Razer and Tommy Hilfiger both use specific colors in their ads in order for the client to easily identify the advertiser.
  • Brand personality : How well does the ad fit with what you know about the brand?
  • Informational reward : Does the ad have interesting information?
I wanted to use these ads from Bose to illustrate brand personality and informational reward. Both of these points come into play with the presented creatives.

  • Emotional reward : The ad appeals to you emotionally
  • Noticeability : While browsing online, this image would grab your attention
Another example from the headphone market. This time Jabra grabs our attention from the first frame and give us an emotional connection to the people working out. We can feel that what they do is difficult but Jabra is their product of choice.
  • Call to action : This ad urges you to take a clear action. In terms of call to action I always think it’s better to include it than not, but the decision is up to you.

While I think this study is interesting, I want to point out it is based on users scoring the creatives and can be biased. Even if the study has some potential flaws, I think their findings are correct. Here are the two most important conclusions from my point of view:

  1. Objective is important. Direct-response advertisers achieved higher call to action while brand-focused advertisers scored higher on brand link, emotional reward and noticeability. 
  2. Focus should change based on objective – Top performers for online conversions focused on either the product (informational reward and call to action) or on the brand (brand link and brand personality).

With this in mind let’s discuss also additional point to consider when designing your creatives:

  • Design with device in mind – for Instagram stories you have 1080px by 1920px to use (aspect ratio of 9:16).
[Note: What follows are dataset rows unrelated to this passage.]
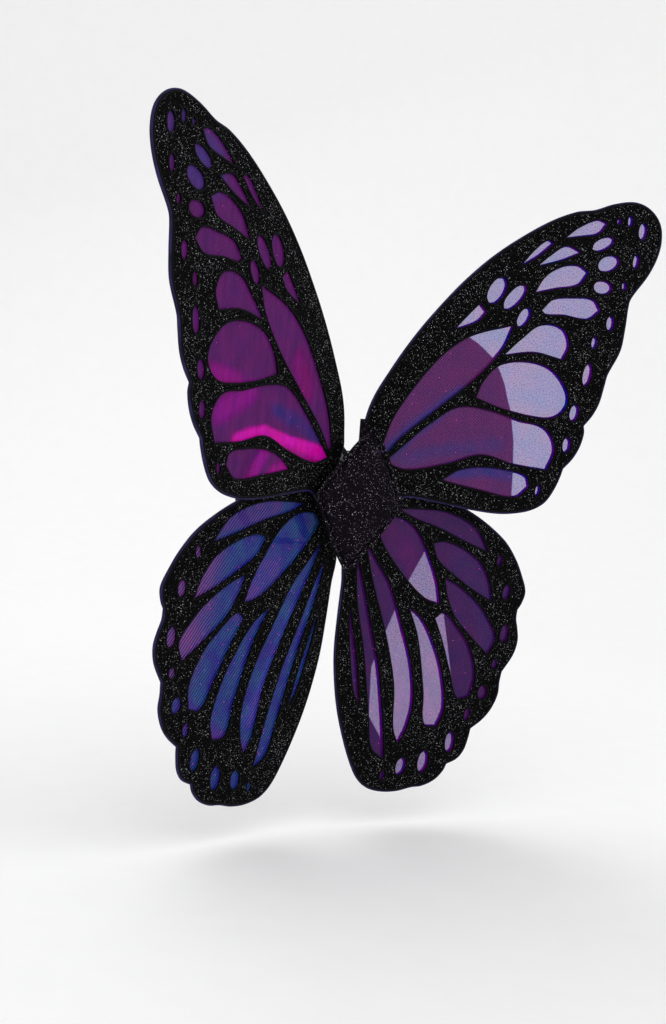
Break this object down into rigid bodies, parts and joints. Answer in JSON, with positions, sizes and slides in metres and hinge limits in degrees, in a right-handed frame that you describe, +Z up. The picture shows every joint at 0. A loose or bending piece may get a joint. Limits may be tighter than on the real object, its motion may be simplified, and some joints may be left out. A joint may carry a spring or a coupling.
{
  "type": "fairy wings",
  "caption": "Butterfly shaped fairy wings for dressing up: stiff film wings with black glitter die-cut faces on a padded diamond, worn with elastic shoulder straps.",
  "frame": {"origin": "middle of the rear pad's flat rear face, which rests on the wearer's back", "axes": "+Y towards the wearer, -Y the decorated side, +Z up, +X to the right of someone who looks at the decorated side"},
  "size_m": [0.5436, 0.209, 0.5514],
  "materials": {
    "black_glitter": "black glitter, matt base with fine silver sparkle",
    "iridescent_film": "sheer shot film, purple to blue",
    "edge_film": "rolled film edge, blue violet",
    "steel_wire": "plain drawn wire",
    "foam": "soft cushion filling",
    "stiff_board": "stiff board",
    "black_fabric": "plain black fabric",
    "strap_elastic": "woven black elastic",
    "adjuster_plastic": "moulded black plastic"
  },
  "bodies": {
    "harness": {"upper_right_root_casing": "black_fabric", "upper_left_root_casing": "black_fabric", "lower_right_root_casing": "black_fabric", "lower_left_root_casing": "black_fabric", "core_board_right": "stiff_board", "core_board_left": "stiff_board", "right_strap": "strap_elastic", "left_strap": "strap_elastic", "front_pad_cover": "black_glitter", "front_pad_foam": "foam", "front_pad_lining": "black_fabric", "front_pad_piping": "black_glitter", "top_tab": "black_glitter", "filler_wedge": "foam", "rear_pad_foam": "foam", "rear_pad_cover": "black_fabric"},
    "upper_right_wing": {"upper_right_wire": "steel_wire", "upper_right_film": "iridescent_film", "upper_right_front_overlay": "black_glitter", "upper_right_rear_overlay": "black_glitter", "upper_right_edge_binding": "edge_film"},
    "upper_left_wing": {"upper_left_wire": "steel_wire", "upper_left_film": "iridescent_film", "upper_left_front_overlay": "black_glitter", "upper_left_rear_overlay": "black_glitter", "upper_left_edge_binding": "edge_film"},
    "lower_right_wing": {"lower_right_wire": "steel_wire", "lower_right_film": "iridescent_film", "lower_right_front_overlay": "black_glitter", "lower_right_rear_overlay": "black_glitter", "lower_right_edge_binding": "edge_film"},
    "lower_left_wing": {"lower_left_wire": "steel_wire", "lower_left_film": "iridescent_film", "lower_left_front_overlay": "black_glitter", "lower_left_rear_overlay": "black_glitter", "lower_left_edge_binding": "edge_film"},
    "right_adjuster": {"right_slider": "adjuster_plastic"},
    "left_adjuster": {"left_slider": "adjuster_plastic"}
  },
  "joints": [
    {"name": "upper_right_bend", "type": "hinge", "parent": "harness", "child": "upper_right_wing", "pos_m": [0.02074, -0.01704, 0.02105], "axis": [0.602, -0.2073, -0.7711], "range_deg": [-3, 18]},
    {"name": "upper_left_bend", "type": "hinge", "parent": "harness", "child": "upper_left_wing", "pos_m": [-0.02074, -0.01704, 0.02105], "axis": [0.602, 0.2073, 0.7711], "range_deg": [-3, 18]},
    {"name": "lower_right_bend", "type": "hinge", "parent": "harness", "child": "lower_right_wing", "pos_m": [0.02059, -0.0141, -0.02124], "axis": [-0.5983, 0.1818, -0.7804], "range_deg": [-18, 2]},
    {"name": "lower_left_bend", "type": "hinge", "parent": "harness", "child": "lower_left_wing", "pos_m": [-0.02059, -0.0141, -0.02124], "axis": [-0.5983, -0.1818, 0.7804], "range_deg": [-18, 2]},
    {"name": "right_adjuster_slide", "type": "slide", "parent": "harness", "child": "right_adjuster", "axis": [0.1483, 0.9889, 0], "range_m": [-0.008, 0.01]},
    {"name": "left_adjuster_slide", "type": "slide", "parent": "harness", "child": "left_adjuster", "axis": [-0.1483, 0.9889, 0], "range_m": [-0.008, 0.01]}
  ]
}
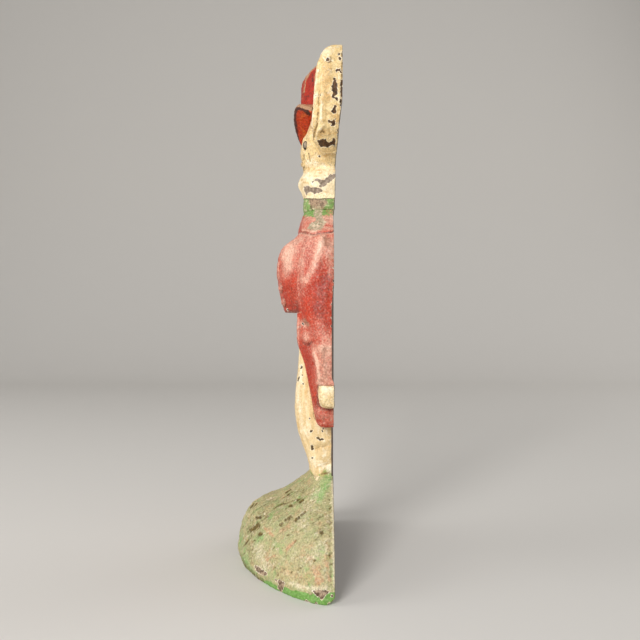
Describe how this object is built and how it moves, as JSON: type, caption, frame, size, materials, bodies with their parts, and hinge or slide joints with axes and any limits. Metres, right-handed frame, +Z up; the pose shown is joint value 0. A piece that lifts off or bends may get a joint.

Use the space that Facebook gives you! Don’t use your creatives made for landscape mode.
  • Consider keeping the user inside facebook’s ecosystem – One incredibly important factor is, when you create campaigns for mobile the user never leaves Facebook’s apps. People flow eseamlessly between Facebook and Instagram and WhatsApp. This is a very powerful feature that you also need to consider. If you design this correctly you will not have problems with page speed, pop-ups asking the user if they want to continue or other friction potins.

As for formats this page from facebook has a great overview of all the formats available. 

What to say in brand awareness campaigns 

A picture is worth a thousand words. This saying should be your main focus when designing brand awareness campaigns.

As this is the first step of the funnel I would ask the user to «purchase» and neither would I ask them directly for their email. First of all get noticed, then make the user «discover» our brand on his own. As he will get familiar with the brand, website or instagram account we will be able to reach him again with an offer. 

In this phase focus on your brand. Who we are. What are we about? What are we selling? How can we help? To whom are we talking? What are our values?

I really like the ad shown below. It does not have a direct call to action. It just shows the product and relays the message, and it’s enough to get noticed.

The is no one formula for your creatives. Below I wanted to share some ideas what can you say in the campaign:

  1. Say what you are about – what are your values, what makes you unique
  2. Show how you impact your clients life – how our product can change your life
  3. Provide social proof or use clients testimonials – use user generated content to prove your product works
  4. Entertain the audience – become something memorable
  5. Be emotional – establish a connection with your audience
  6. Problem, Agitate, Solution (PAS) – create the problem and a solution in the same ad.

Measuring brand awareness with facebook

Measuring brand awareness campaigns is not simple. We cannot always directly connect an impression of an ad with future purchases. Below I wanted to present a list of metrics that you should check when running a brand awareness campaign.

  • Post Engagement – can be a like, a comment, link click or share. Basically any action connected with a particular post. There is also a metric called cost/post engagement, which also helps you to determine the success of your creatives.
  • CTR – the higher the click-through rate the better your ad resonates with your audience. We can measure two CTRs: All clicks and Link clicks. The former is measuring «interactions inside the ad», the latter is measuring «outgoing clicks». Both are relevant and should be measured. 
  • Conversion Rate – how well does your creative convert. It can be a purchase conversion or a landing page view. Select one metric and don’t change it between the compared campaigns.
  • Cost Per Click — you should check this metric always and optimize it to be as low as possible.
  • Cost Per Thousand Views (CPM) — tell you how much are you paying for reaching a thousand users. The lower the better. 
  • Ad Reach and Frequency — this metric tells the story of how many users saw your ads and how many times they saw it, in the selected timeframe.
  • Estimated Ad Recall Lift (People) – is the estimate of the number of additional people who may remember seeing your ads, if asked, within 2 days. This metric is only available for assets in the Brand awareness, Post engagement and Video views Objectives.
  • Video Views – can tell us how many people saw our ads. Is available with video creatives.
  • Facebook likes / Instagram Follows – write down the number of users following your page and see if after the brand awareness campaign how much did the number increase.
  • Traffic to your website – did the organic and direct traffic increase. This can be connected to your brand awareness campaign.

You can read more about measuring on facebook here.

The secret of successful campaigns

I presented a lot of different aspects of brand awareness campaigns, and I feel there is only one more thing to say. Test and learn. Every brand is different, every creative can have different results depending on the targeting. It is important to test your strategy, learn from it and optimize. The only one you should compare yourself to is yourself from yesterday. 

Ideate, plan, execute, report, optimize. 

This is the strategy of winning brands, make it your strategy!